THE TASK:
Only the lines from the start up to and including the line containing "return place(self.x +" should be repeated, word for word.
** begin DATA **
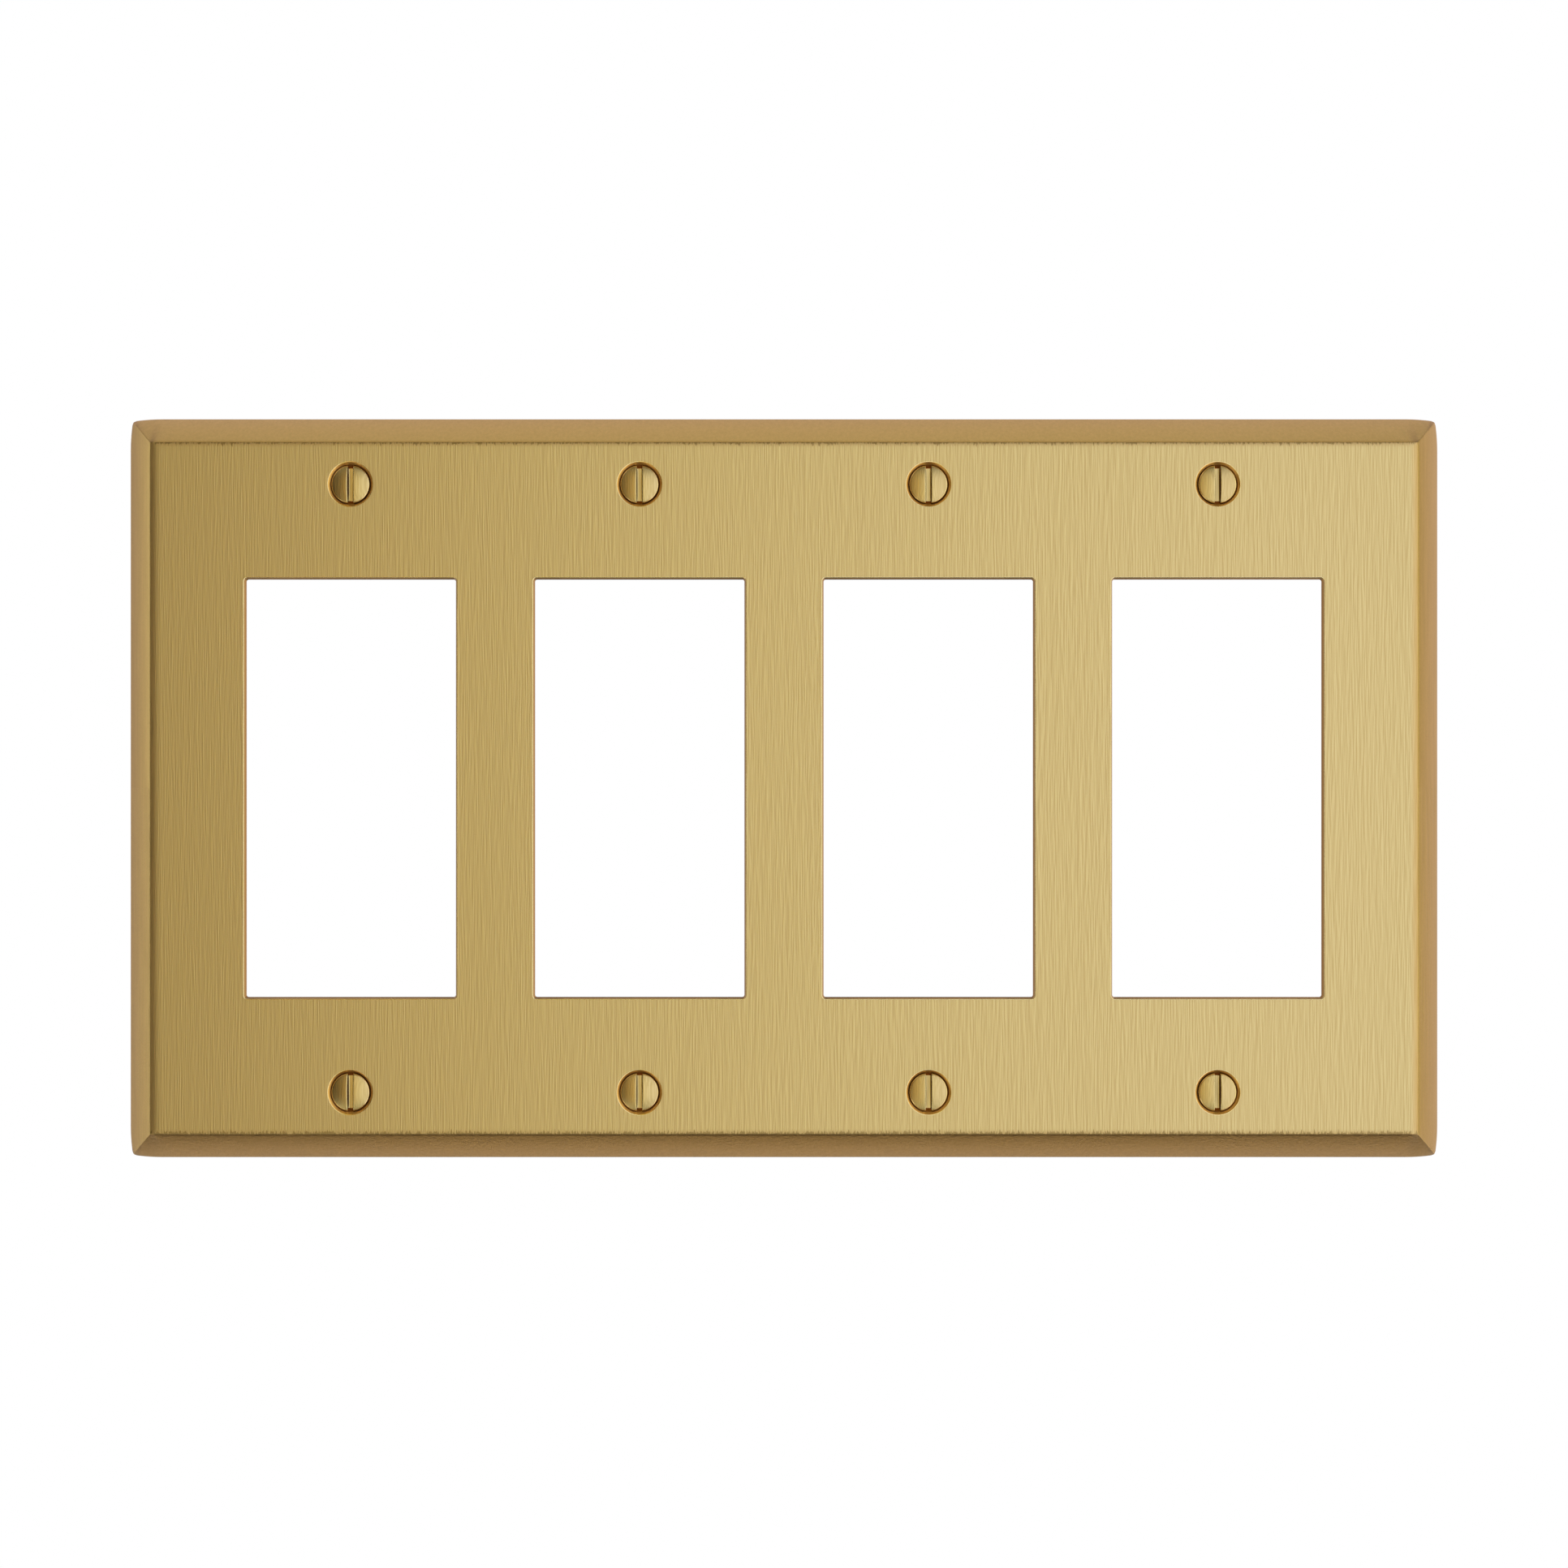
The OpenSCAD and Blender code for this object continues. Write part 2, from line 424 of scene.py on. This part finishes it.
class ScrewShape:
    """The measures of one screw. Depths run from the plate's face towards the wall."""

    def __init__(self, body):
        low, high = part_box(body)
        self.x, self.z = screw_centre(body)
        self.head_r = (high.x - low.x) / 2
        self.top = low.y + DEPTH
        self.tip = high.y + DEPTH
        self.crown_edge = self.top + CROWN_H
        self.head_edge = self.crown_edge + HEAD_LAND
        self.crown_r = (self.head_r ** 2 + CROWN_H ** 2) / (2 * CROWN_H)
        self.floor = self.top + SLOT_DEPTH
        self.neck = self.head_edge + (self.head_r - NECK_R) / math.tan(SINK_HALF_ANGLE)
        self.thread = self.neck + THREAD_LEAD

    def point(self, x, z, depth):
        return place(self.x + x, DEPTH - depth, self.z + z)

    def radius(self, depth):
        """The outside of the head, of its cone, and of the plain neck."""
        if depth <= self.head_edge:
            return self.head_r
        return max(NECK_R, self.head_r - (depth - self.head_edge) * math.tan(SINK_HALF_ANGLE))

    def crown(self, x, z):
        """Depth of the domed crown, rounded off at its rim and along the slot."""
        r = math.hypot(x, z)
        depth = self.top + self.crown_r - math.sqrt(self.crown_r ** 2 - r * r)
        rim = max(0.0, r - (self.head_r - HEAD_EDGE_R)) / HEAD_EDGE_R
        lip = max(0.0, SLOT_W / 2 + SLOT_EDGE_R - abs(x)) / SLOT_EDGE_R
        depth += HEAD_EDGE_DROP * HEAD_EDGE_R * (1 - math.sqrt(max(0.0, 1 - rim * rim)))
        depth += SLOT_EDGE_R * (1 - math.sqrt(max(0.0, 1 - lip * lip)))
        lowest = self.head_edge + 0.05 * MM
        return min(depth, lowest)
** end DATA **
RESPONSE BELOW:
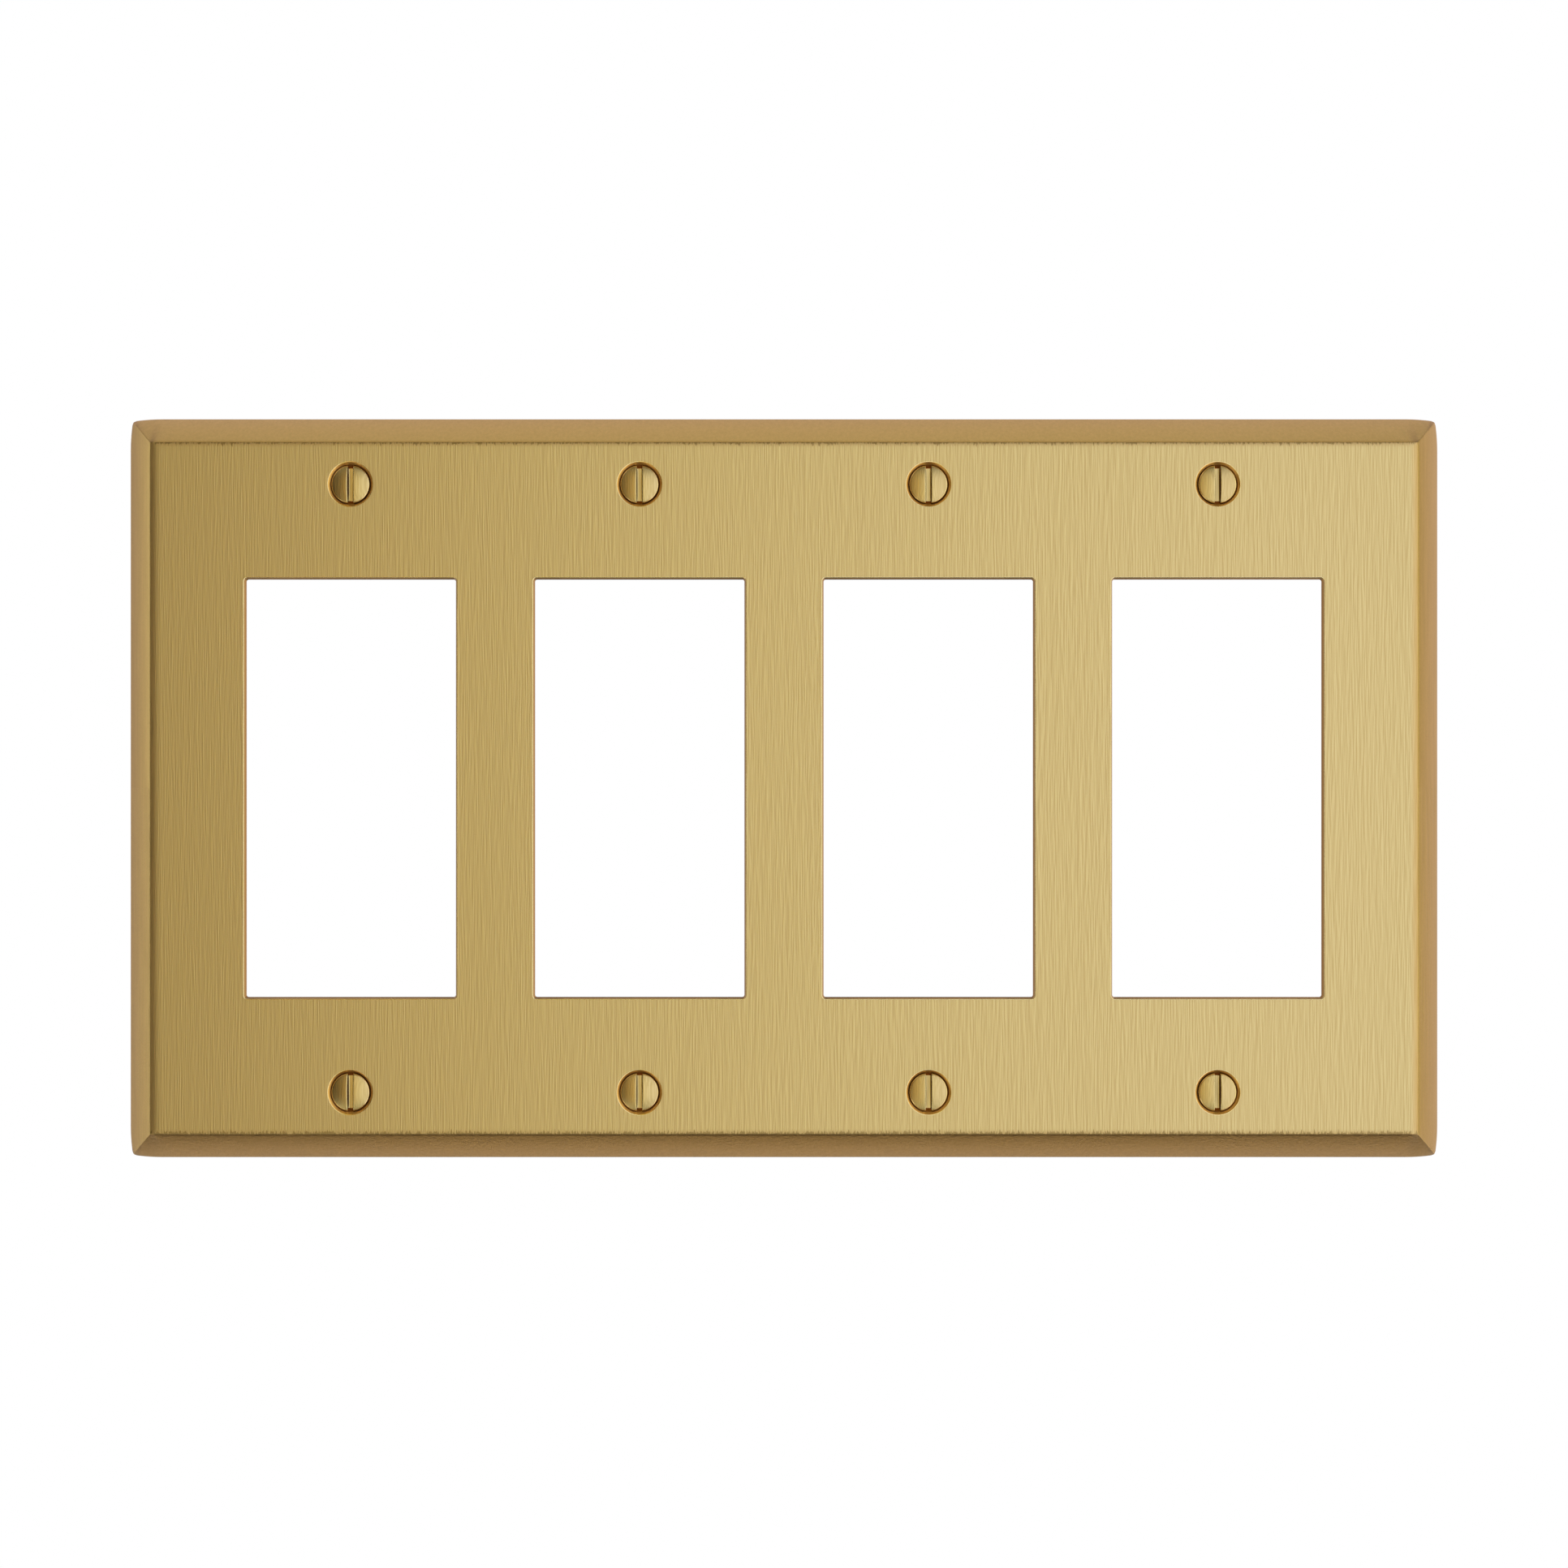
The OpenSCAD and Blender code for this object continues. Write part 2, from line 424 of scene.py on. This part finishes it.
class ScrewShape:
    """The measures of one screw. Depths run from the plate's face towards the wall."""

    def __init__(self, body):
        low, high = part_box(body)
        self.x, self.z = screw_centre(body)
        self.head_r = (high.x - low.x) / 2
        self.top = low.y + DEPTH
        self.tip = high.y + DEPTH
        self.crown_edge = self.top + CROWN_H
        self.head_edge = self.crown_edge + HEAD_LAND
        self.crown_r = (self.head_r ** 2 + CROWN_H ** 2) / (2 * CROWN_H)
        self.floor = self.top + SLOT_DEPTH
        self.neck = self.head_edge + (self.head_r - NECK_R) / math.tan(SINK_HALF_ANGLE)
        self.thread = self.neck + THREAD_LEAD

    def point(self, x, z, depth):
        return place(self.x + x, DEPTH - depth, self.z + z)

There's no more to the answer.